History of Observatories
Astronomical observatories were built long before telescopes were invented. About the third century B.C. an astronomical observatory was built in Alexandria, Egypt. No Greek observatories are known, but some Greek astronomers, including Ptolemy, worked at Alexandria. Throughout Roman times and the decline that followed, there was little interest in astronomy and no noteworthy observatories were built. Astronomy was revived by the Arabs and in the ninth century A.D. a caliph, al-Mamun, built a large observatory at Baghdad.
In the New World, several observatories had been built by the 11th century. The earliest observatory in Europe, built at Nuremberg, was started in 1472.
The greatest of the pre-telescope observatories, called Uraniborg (Castle of the Heavens), was built in the 1570's by the Danish astronomer Tycho Brahe. The observatory had many instruments to help an observer accurately measure the positions of heavenly bodies.
After the telescope was invented in the early 17th century, observatories built for telescopes began to replace the earlier observatories. The French national observatory in Paris was established in 1671. Four years later the Royal Greenwich Observatory in England was established to aid in the determination of positions of celestial bodies for navigation.
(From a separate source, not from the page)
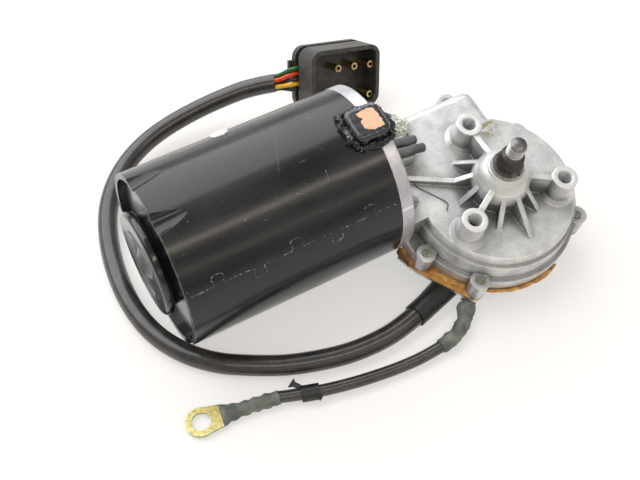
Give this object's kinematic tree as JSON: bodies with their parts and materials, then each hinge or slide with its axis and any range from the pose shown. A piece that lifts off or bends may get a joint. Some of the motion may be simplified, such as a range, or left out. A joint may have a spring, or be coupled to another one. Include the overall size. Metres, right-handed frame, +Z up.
{
  "type": "wiper motor",
  "caption": "Windscreen wiper motor with a rolled steel can, worm gearbox in a ribbed die-cast housing, tilted output shaft and cables.",
  "frame": {"origin": "centre of the footprint of the motor and gearbox on the bench they lie on, cables left out", "axes": "+X along the motor axis from the can to the gearbox, +Z up from the bench; the output shaft leans from +Z towards -Y"},
  "size_m": [0.2111, 0.1858, 0.0852],
  "materials": {
    "bearing_bronze": "sintered",
    "black_insulation": "satin",
    "black_moulding": "satin",
    "black_nylon": "satin",
    "black_paint": "gloss",
    "black_sealant": "gloss",
    "brown_insulation": "satin",
    "brush_carbon": "carbon",
    "cable_rubber": "satin",
    "copper_winding": "enamelled copper",
    "die_casting": "as cast",
    "ferrite": "sintered",
    "green_insulation": "satin",
    "grey_tube": "matte",
    "laminated_iron": "laminated",
    "park_steel": "tinned",
    "pin_brass": "plain",
    "red_insulation": "satin",
    "sealant_amber": "cured sealant",
    "shaft_steel": "ground and phosphated",
    "shrink_tube": "matte",
    "vent_white": "satin",
    "wheel_nylon": "natural",
    "yellow_insulation": "satin",
    "yellow_zinc": "yellow passivated",
    "zinc_steel": "zinc plated"
  },
  "bodies": {
    "motor_body": {"bearing_balls": "shaft_steel", "bearing_outer_race": "shaft_steel", "black_wire": "black_insulation", "breather_tubes": "grey_tube", "brown_wire": "brown_insulation", "brush_boxes": "pin_brass", "brush_card": "black_nylon", "brush_springs": "shaft_steel", "bush_retainer": "shaft_steel", "cable_boot": "cable_rubber", "cap_sealant": "black_sealant", "choke_coils": "copper_winding", "common_brush": "brush_carbon", "connector_pins": "pin_brass", "connector_shroud": "black_moulding", "connector_tail": "black_moulding", "contact_carrier": "black_nylon", "cover_gasket": "sealant_amber", "cover_screws": "yellow_zinc", "gear_housing": "die_casting", "gearbox_cover": "zinc_steel", "green_wire": "green_insulation", "ground_lead": "cable_rubber", "ground_tab": "zinc_steel", "high_speed_brush": "brush_carbon", "lead_clip": "black_nylon", "low_speed_brush": "brush_carbon", "lower_magnet": "ferrite", "lug_sleeve": "shrink_tube", "magnet_clips": "shaft_steel", "motor_cable": "cable_rubber", "motor_can": "black_paint", "output_bush": "bearing_bronze", "park_contacts": "pin_brass", "rear_bush": "bearing_bronze", "rear_cap": "black_paint", "red_wire": "red_insulation", "ring_terminal": "yellow_zinc", "shaft_seal": "cable_rubber", "tab_sleeve": "shrink_tube", "terminal_cap": "black_moulding", "upper_magnet": "ferrite", "vent_plug": "vent_white", "worm_end_bush": "bearing_bronze", "yellow_wire": "yellow_insulation"},
    "armature": {"armature_shaft": "shaft_steel", "armature_core": "laminated_iron", "armature_windings": "copper_winding", "commutator": "copper_winding", "bearing_inner_race": "shaft_steel"},
    "output": {"output_shaft": "shaft_steel", "worm_wheel": "wheel_nylon", "park_disc": "park_steel", "thrust_washer": "shaft_steel", "shaft_circlip": "shaft_steel"}
  },
  "joints": [
    {"name": "armature_spin", "type": "hinge", "parent": "motor_body", "child": "armature", "pos_m": [0.0073, 0.01805, 0.04], "axis": [1, 0, 0], "continuous": true},
    {"name": "output_spin", "type": "hinge", "parent": "motor_body", "child": "output", "pos_m": [0.0583, -0.01901, 0.0316], "axis": [0, -0.2211, 0.9752], "continuous": true}
  ],
  "couplings": [
    {"joint": "output_spin", "follows": "armature_spin", "ratio": 0.016393}
  ]
}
Observatories were built in almost all of the European countries. Many were part of major universities. The first observatory in the United States was built at the University of North Carolina in 1830.
Until the latter part of the 19th century, the work done at observatories was primarily determinations of positions and movements and the discovery of new celestial bodies. However, with the development of photography and the invention of instruments such as the spectroscope and the interferometer, it became possible to study both the composition and the motion of stars. For this work, larger telescopes that gathered more light were built.
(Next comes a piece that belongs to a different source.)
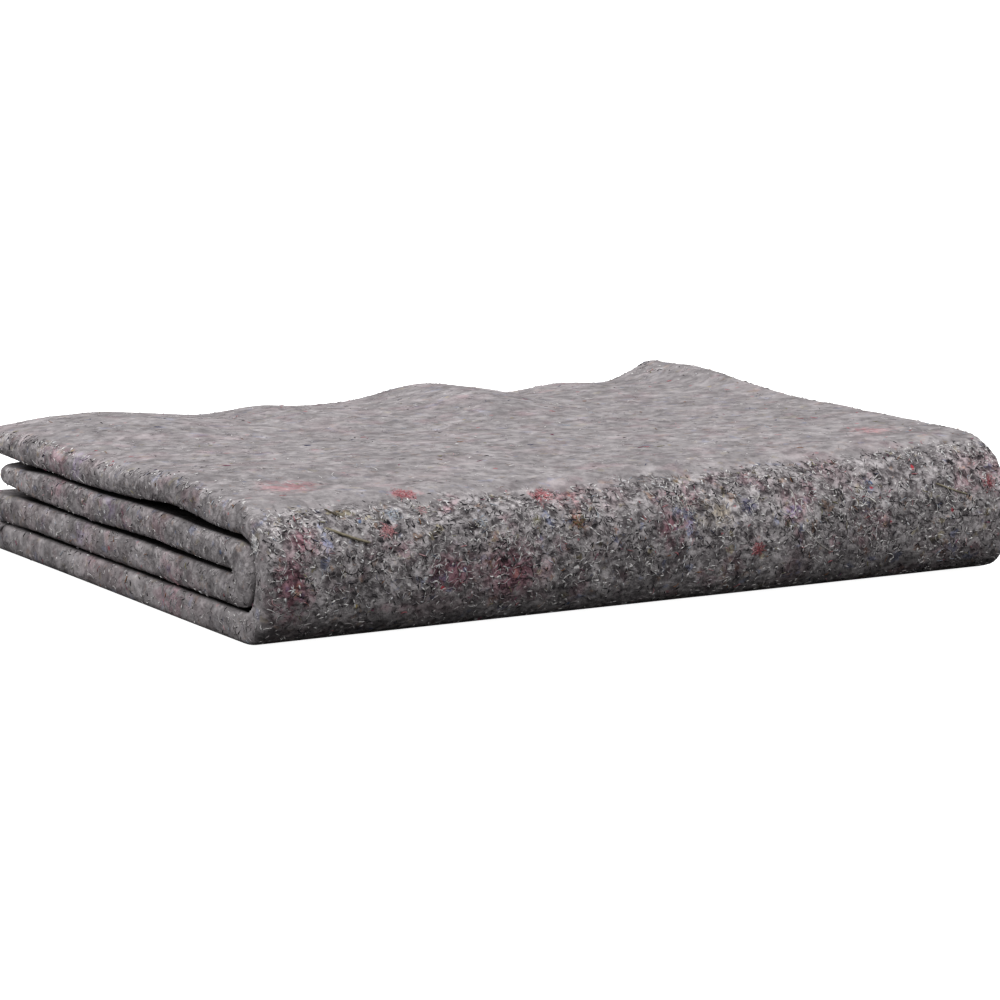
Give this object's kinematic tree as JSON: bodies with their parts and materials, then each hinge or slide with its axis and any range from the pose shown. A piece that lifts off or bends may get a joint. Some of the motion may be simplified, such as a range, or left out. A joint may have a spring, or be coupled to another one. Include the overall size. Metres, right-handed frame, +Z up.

The foundations of radio astronomy were laid in the 1930's, when it was discovered that radio signals were coming from space. Although some radio telescopes were built earlier, most of the large-scale building of radio observatories began in the 1950's.
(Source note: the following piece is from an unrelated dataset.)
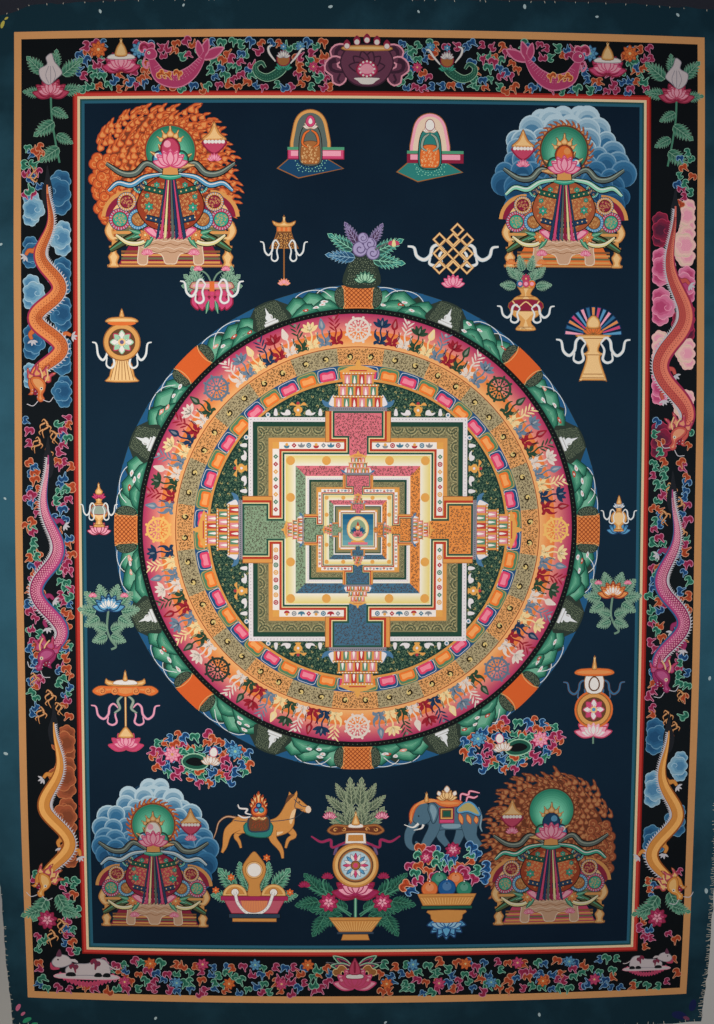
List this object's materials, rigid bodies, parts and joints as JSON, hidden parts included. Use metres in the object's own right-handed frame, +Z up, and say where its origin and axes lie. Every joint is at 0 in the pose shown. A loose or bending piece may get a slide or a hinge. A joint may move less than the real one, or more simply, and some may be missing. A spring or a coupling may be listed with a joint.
{
  "type": "thangka scroll painting, an unmounted painted cotton canvas that hangs by its top edge",
  "caption": "Unmounted painted canvas wall hanging: one thin cloth sheet with cut edges and corners that roll back, hung by its top edge.",
  "frame": {"origin": "middle of the cloth's top edge, half way through its thickness, where it is hung", "axes": "+Z up along the cloth's height, +X to the right as the painted side is looked at, -Y out of the painted side"},
  "size_m": [0.7512, 0.0472, 1.0666],
  "materials": {
    "painted_canvas": "matt mineral pigment on glue-sized cotton"
  },
  "bodies": {
    "root": {"canvas": "painted_canvas"}
  },
  "joints": []
}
The atmosphere strongly interferes with observations of some types of radiation, in particular ultraviolet radiation and X rays. A number of satellites have been placed in orbit to study stars (including the sun) and other sources of these types of radiation. One of the first such satellites was the first Orbiting Solar Observatory (OSO-1), which was launched in 1962. Others include the High Energy Astronomy Observatories launched in the late 1970's. The Hubble Space Telescope, a large optical telescope, was launched in 1989. Observations showed that the telescope's primary mirror was flawed, and in 1993 astronauts installed a corrective optical system.